Я не дома, не города житель,
не живой и не мертвый — ничей:
я живу между двух перекрытий,
в груде сложенных кирпичей...
В подвалах их мышей и кошек нет,
На их карнизы не садятся птицы,
И равнодушно пропускают свет
Их четкие квадратные глазницы…
Этот год нас омыл, как седьмая щелочь,
О которой мы, помнишь, когда-то читали?
Оттого нас и радует каждая мелочь,
Оттого и моложе как будто бы стали.
Научились ценить все, что буднями было:
Этой лампы рабочей лимит и отраду,
Эту горстку углей, что в печи не остыла,
Этот ломтик нечаянного шоколаду.
Дни «тревог», отвоеванные у смерти,
Телефонный звонок — целы ль стекла? Жива ли?
Из Елабуги твой самодельный конвертик, —
Этих радостей прежде мы не замечали.
Будет время, мы станем опять богаче,
И разборчивей станем, и прихотливей,
И на многое будем смотреть иначе,
Но не будем, наверно, не будем счастливей!
Ведь его не понять, это счастье, не взвесить.

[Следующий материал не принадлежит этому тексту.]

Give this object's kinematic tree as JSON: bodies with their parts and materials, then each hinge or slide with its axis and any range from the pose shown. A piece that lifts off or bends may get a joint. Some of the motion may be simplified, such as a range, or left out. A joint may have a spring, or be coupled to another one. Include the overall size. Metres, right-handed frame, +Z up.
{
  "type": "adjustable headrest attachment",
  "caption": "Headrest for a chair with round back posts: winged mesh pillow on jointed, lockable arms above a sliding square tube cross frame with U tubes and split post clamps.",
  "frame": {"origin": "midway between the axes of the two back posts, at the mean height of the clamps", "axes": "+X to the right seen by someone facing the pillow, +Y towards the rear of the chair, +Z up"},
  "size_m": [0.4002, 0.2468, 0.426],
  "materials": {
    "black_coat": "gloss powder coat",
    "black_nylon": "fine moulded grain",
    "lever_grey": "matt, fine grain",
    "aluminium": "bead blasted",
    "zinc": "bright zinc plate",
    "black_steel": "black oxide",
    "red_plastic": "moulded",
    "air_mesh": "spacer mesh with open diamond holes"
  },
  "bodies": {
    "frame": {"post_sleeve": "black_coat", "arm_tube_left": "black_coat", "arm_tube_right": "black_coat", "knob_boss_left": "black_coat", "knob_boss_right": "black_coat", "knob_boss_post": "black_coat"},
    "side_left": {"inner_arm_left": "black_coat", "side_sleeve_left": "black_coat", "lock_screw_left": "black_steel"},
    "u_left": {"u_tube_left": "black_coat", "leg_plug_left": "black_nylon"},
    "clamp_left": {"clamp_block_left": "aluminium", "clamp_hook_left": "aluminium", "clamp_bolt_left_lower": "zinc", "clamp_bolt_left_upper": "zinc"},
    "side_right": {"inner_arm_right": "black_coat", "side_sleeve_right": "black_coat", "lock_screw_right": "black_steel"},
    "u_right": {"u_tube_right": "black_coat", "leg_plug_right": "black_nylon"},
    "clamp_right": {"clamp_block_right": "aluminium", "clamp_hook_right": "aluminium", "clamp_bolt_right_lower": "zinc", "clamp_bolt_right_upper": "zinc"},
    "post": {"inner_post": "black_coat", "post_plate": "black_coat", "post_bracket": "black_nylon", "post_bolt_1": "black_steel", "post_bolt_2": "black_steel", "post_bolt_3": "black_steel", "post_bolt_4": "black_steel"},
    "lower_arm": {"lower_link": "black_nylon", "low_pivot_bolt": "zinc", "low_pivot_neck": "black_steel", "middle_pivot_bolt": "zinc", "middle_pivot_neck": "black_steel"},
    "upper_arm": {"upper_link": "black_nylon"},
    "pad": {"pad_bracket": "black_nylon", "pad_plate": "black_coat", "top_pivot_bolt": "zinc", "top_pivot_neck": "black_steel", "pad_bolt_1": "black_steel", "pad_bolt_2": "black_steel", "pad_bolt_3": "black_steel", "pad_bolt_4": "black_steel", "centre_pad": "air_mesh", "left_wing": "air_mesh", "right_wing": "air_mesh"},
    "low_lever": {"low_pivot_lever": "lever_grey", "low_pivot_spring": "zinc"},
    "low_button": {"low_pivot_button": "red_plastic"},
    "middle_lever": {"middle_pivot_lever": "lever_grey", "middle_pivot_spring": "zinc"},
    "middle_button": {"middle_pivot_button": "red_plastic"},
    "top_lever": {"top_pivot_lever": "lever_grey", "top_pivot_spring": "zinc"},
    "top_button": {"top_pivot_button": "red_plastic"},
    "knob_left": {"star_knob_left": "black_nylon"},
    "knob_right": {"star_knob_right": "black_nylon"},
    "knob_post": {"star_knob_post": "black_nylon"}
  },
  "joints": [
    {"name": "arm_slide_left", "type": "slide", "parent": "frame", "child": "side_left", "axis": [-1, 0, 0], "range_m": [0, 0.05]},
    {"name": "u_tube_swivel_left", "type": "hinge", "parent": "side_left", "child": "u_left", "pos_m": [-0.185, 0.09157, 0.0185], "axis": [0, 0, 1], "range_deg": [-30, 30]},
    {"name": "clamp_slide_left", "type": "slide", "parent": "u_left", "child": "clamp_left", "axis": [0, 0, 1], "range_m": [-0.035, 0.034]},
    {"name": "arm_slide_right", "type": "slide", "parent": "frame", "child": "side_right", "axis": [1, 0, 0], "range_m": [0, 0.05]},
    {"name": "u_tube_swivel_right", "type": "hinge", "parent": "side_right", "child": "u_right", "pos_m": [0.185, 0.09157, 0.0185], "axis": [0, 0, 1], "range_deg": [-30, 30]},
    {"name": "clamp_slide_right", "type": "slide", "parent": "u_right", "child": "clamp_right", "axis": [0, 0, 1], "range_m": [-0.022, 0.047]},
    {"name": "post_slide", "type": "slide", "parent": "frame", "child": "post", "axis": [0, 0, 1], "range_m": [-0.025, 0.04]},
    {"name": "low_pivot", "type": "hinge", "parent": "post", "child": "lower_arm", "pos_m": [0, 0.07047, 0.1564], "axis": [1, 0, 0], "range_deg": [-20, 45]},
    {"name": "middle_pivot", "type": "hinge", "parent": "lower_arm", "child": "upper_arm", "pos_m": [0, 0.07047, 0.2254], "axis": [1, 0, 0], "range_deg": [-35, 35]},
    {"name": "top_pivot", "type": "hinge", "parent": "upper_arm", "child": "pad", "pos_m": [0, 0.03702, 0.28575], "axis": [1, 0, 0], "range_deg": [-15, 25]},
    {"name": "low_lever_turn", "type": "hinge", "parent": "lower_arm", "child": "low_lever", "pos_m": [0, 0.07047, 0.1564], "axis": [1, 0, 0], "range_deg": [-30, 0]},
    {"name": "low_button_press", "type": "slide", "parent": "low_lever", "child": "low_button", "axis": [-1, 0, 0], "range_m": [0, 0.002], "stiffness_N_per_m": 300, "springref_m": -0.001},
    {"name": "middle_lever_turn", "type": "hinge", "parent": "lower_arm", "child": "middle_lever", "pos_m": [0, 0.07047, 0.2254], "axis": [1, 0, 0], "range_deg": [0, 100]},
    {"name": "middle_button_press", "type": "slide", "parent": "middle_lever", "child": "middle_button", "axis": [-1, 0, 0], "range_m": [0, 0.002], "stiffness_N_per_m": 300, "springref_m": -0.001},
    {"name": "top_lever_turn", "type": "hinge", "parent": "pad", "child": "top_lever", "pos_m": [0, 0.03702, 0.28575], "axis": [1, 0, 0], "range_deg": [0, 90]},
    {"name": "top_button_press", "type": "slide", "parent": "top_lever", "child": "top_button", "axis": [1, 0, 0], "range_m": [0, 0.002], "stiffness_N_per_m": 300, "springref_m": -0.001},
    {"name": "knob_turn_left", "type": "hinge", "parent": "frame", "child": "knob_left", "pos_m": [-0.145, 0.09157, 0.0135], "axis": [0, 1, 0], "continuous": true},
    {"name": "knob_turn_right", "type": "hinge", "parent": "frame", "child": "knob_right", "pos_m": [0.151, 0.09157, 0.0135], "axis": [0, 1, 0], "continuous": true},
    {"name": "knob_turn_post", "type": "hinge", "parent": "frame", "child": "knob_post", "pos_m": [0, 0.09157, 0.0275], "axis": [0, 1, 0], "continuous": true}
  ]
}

Почему оно бодрствует с нами в тревогах?
Почему ему любо цвести и кудесить
Под ногами у смерти, на взрытых дорогах?
С воздушной волною в ушах,
С холодной луною в душе
Я выстрел к безумью. Я — шах
И мат себе. Я — немой. Я уже
Ничего и бегу к ничему.
Я уже никого и спешу к никому
С воздушной волною во рту,
С холодной луной в темноте,
С ногою в углу, с рукою во рву,
С глазами, что выпали из глазниц
И пальцем забытым в одной из больниц,
С ненужной луной в темноте.
На улицах такая стынь.
Куда ни глянь — провозят санки.
На них печальные останки
Зашиты в белизну простынь.
Скользит замерзших мумий ряд.
Все повторимо в этом мире:
Песков египетских обряд
Воскреснул в Северной Пальмире.
Этот год нас омыл, как седьмая щелочь,
О которой мы, помнишь, когда-то читали?
Оттого нас и радует каждая мелочь,
Оттого и моложе как будто бы стали.
Возвратный глагол оставлен Гором без объекта: объект уничтожен чудовищем блокады. В этих стихах вместо Другого чаще всего зияет пустота, и именно эта пустота, надо полагать, явилась главным объектом наблюдения поэта/летописца. Именно Гор с наибольшей последовательностью из известных нам блокадных авторов заявил, что именно пустота, отсутствие, исчезновение является центральным результатом блокадной катастрофы. Мы можем увидеть в Горе то, что видеть нам труднее, страшнее всего: ничто.
Задумаемся о сходствах и различиях между двумя самыми «отвратительными», шокирующими, расстраивающими, если угодно, скандальными блокадными поэтами: Гором и Зальцманом. По понятным причинам (идеологически и психологически близкие, они пишут одну реальность) их сюжетика часто пересекается: блокадные преступления, блокадные недоступные откормленные прелестницы, блокадная недоступная еда. Однако если у Зальцмана эти предметы изображаются четко, насмешливо и всегда извне, у Гора «с кадром» происходит нечто странное.
Железные фашисты
Штурмуют мертвецов.
Но Росси и Кваренги
Не двигаясь, стоят,
Как ровные шеренги
Муштрованных солдат. <…>
И встали ровным строем
Прекрасные дома:
Пускай у них конвоем
Сибирская зима.
Все рушится, а Татьяна Гнедич строчит и переплетает сонеты, заключает руины в корсеты и корсажи строф с опоясывающей рифмовкой. Тут, собственно, и происходит то самое Возвышенное: видение ужасного как прекрасного, невозможность оторвать глаза от ужасного, влечение к нему.
Но в процессе такого перестраивания происходит обезболивание: все эти октавы, сонеты, безупречные здания безупречного города не знают боли — и таким образом не дают знать ее пишущей.